The watch has a tiny battery that does not have the capacity to instantly increase the temperature to the point one gets burned before you could take it off. Thermal runaway would at least take minutes where the watch would slowly go from warm to hot to burning hot where you would have 3rd degree burns.
I don’t think I would rule it out; it’s not hard to imagine, for example, seawater incursion causing a short that got really dramatic really quickly. (That we don’t have any significant reports of this tells us that Apple has protected the devices really well against this sort of thing — but it doesn’t mean it’s
a priori impossible.)
But one can be as certain as certain gets that the watch would be obviously dead as a result. Not only would it not turn on, there would be unmistakable damage to the case. There would have been nasty smells that would probably linger, and it would very likely “let go of the magic smoke.”
There is absolutely no plausible scenario whatsoever in which the watch gets hot enough to cause a thermal burn yet the watch remains operational.

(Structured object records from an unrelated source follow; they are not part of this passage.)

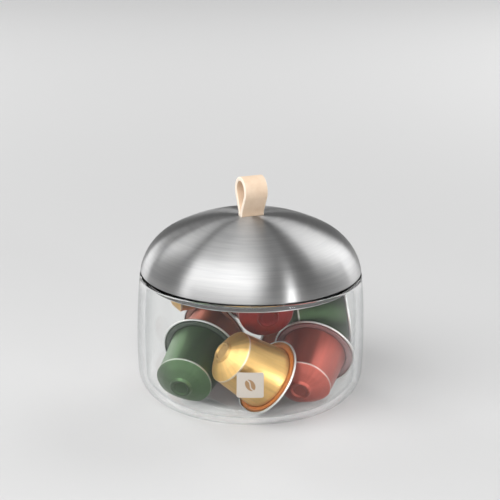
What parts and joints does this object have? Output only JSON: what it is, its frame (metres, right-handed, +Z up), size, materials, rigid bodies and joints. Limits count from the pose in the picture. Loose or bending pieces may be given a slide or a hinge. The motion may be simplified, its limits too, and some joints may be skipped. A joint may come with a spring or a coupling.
{
  "type": "coffee capsule dispenser",
  "caption": "Round clear glass jar with a pile of coffee capsules in it, closed by a domed brushed steel lid with a silicone seal and a folded leather pull.",
  "frame": {"origin": "centre of the foot ring, on the table under the middle of the jar", "axes": "+Z up the jar's axis, +Y to the back, -Y to the front with the small label, +X to the right seen from the front"},
  "size_m": [0.106, 0.1062, 0.1056],
  "materials": {
    "clear_glass": "clear, polished",
    "label": "frosted film, bare",
    "brushed_steel": "spun, brushed in circles",
    "plain_steel": "satin",
    "silicone": "milky, soft",
    "leather": "natural, undyed, burnished edges",
    "foil": "bright foil",
    "capsule_seal": "soft",
    "coffee": "ground, pressed",
    "capsule_gold": "anodised, satin, fine brushing",
    "capsule_red": "anodised, satin, fine brushing",
    "capsule_green": "anodised, satin, fine brushing",
    "capsule_copper": "anodised, satin, fine brushing"
  },
  "bodies": {
    "bowl": {"glass_bowl": "clear_glass", "front_label": "label", "capsule_1_cup": "capsule_gold", "capsule_1_foil": "foil", "capsule_1_ring": "capsule_seal", "capsule_1_coffee": "coffee", "capsule_2_cup": "capsule_red", "capsule_2_foil": "foil", "capsule_2_ring": "capsule_seal", "capsule_2_coffee": "coffee", "capsule_3_cup": "capsule_green", "capsule_3_foil": "foil", "capsule_3_ring": "capsule_seal", "capsule_3_coffee": "coffee", "capsule_4_cup": "capsule_gold", "capsule_4_foil": "foil", "capsule_4_ring": "capsule_seal", "capsule_4_coffee": "coffee", "capsule_5_cup": "capsule_copper", "capsule_5_foil": "foil", "capsule_5_ring": "capsule_seal", "capsule_5_coffee": "coffee", "capsule_6_cup": "capsule_red", "capsule_6_foil": "foil", "capsule_6_ring": "capsule_seal", "capsule_6_coffee": "coffee", "capsule_7_cup": "capsule_red", "capsule_7_foil": "foil", "capsule_7_ring": "capsule_seal", "capsule_7_coffee": "coffee", "capsule_8_cup": "capsule_green", "capsule_8_foil": "foil", "capsule_8_ring": "capsule_seal", "capsule_8_coffee": "coffee", "capsule_9_cup": "capsule_copper", "capsule_9_foil": "foil", "capsule_9_ring": "capsule_seal", "capsule_9_coffee": "coffee"},
    "lid_seal": {"lid_seal": "silicone"},
    "lid": {"lid_dome": "brushed_steel", "lid_collar": "plain_steel", "strap_tails": "leather", "strap_sleeve": "plain_steel", "binding_post": "plain_steel", "post_screw": "plain_steel"},
    "handle": {"strap_loop": "leather"}
  },
  "joints": [
    {"name": "lid_lift", "type": "slide", "parent": "bowl", "child": "lid_seal", "axis": [0, 0, 1], "range_m": [0, 0.09]},
    {"name": "lid_turn", "type": "hinge", "parent": "lid_seal", "child": "lid", "pos_m": [0, 0, 0.0609], "axis": [0, 0, 1], "continuous": true},
    {"name": "handle_flex", "type": "hinge", "parent": "lid", "child": "handle", "pos_m": [0, 0, 0.08958], "axis": [0.9272, 0.3746, 0], "range_deg": [-32, 32], "stiffness_Nm_per_rad": 0.005}
  ]
}
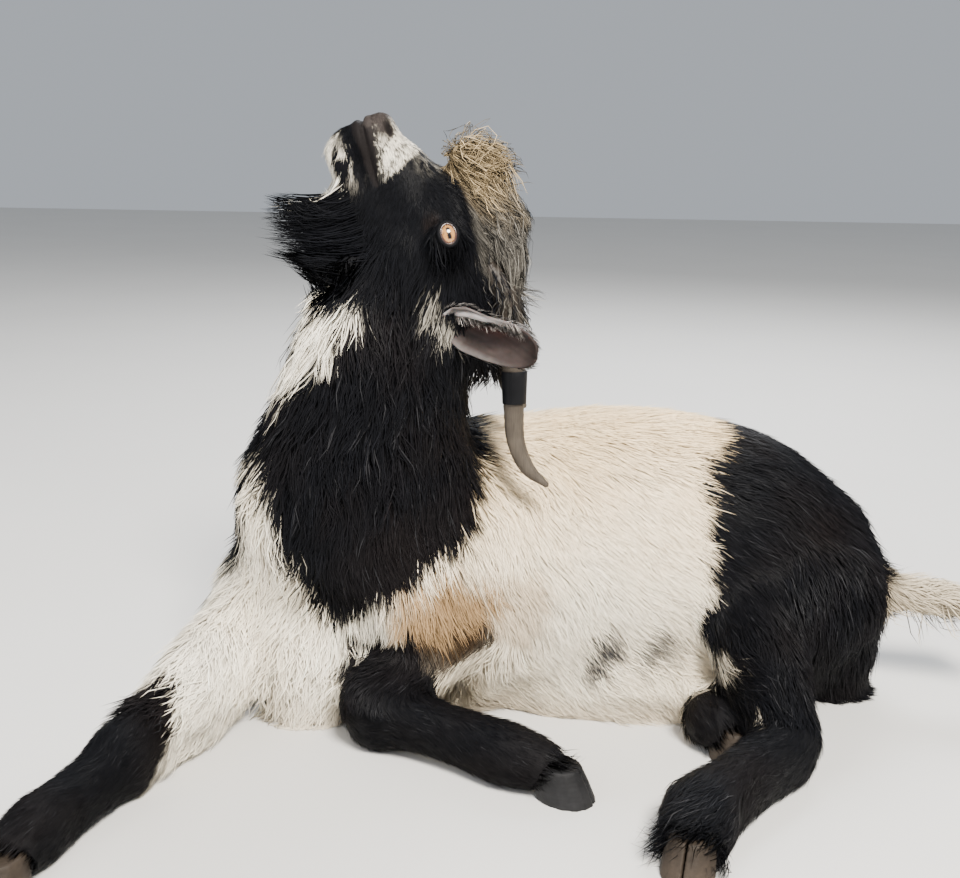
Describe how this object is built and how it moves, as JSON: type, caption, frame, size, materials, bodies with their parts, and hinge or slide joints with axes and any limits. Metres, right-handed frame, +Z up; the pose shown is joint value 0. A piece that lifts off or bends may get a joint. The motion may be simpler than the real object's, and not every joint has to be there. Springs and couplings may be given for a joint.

Again, there are all sorts of scenarios in which a burn-like sore results from wearing any sort of bracelet, especially a tight-fitting one. And, in plenty of those scenarios, the wound builds gradually enough that one only becomes aware of it suddenly. One may legitimately perceive something like this as “the thing suddenly burned me.” And a medical professional absolutely needs to hear that perspective to make a good diagnosis and should take it seriously.
But it’s just as important to recognize that this was not the watch overheating, even if it very well might have seemed like it.
As an analogy, consider a migraine. The sufferer really does see flashing lights, but that doesn’t mean that there’s an actual lightbulb that’s flashing. The perception is real, but the perception is not (in this case) a reliable indicator of an objective external phenomenon.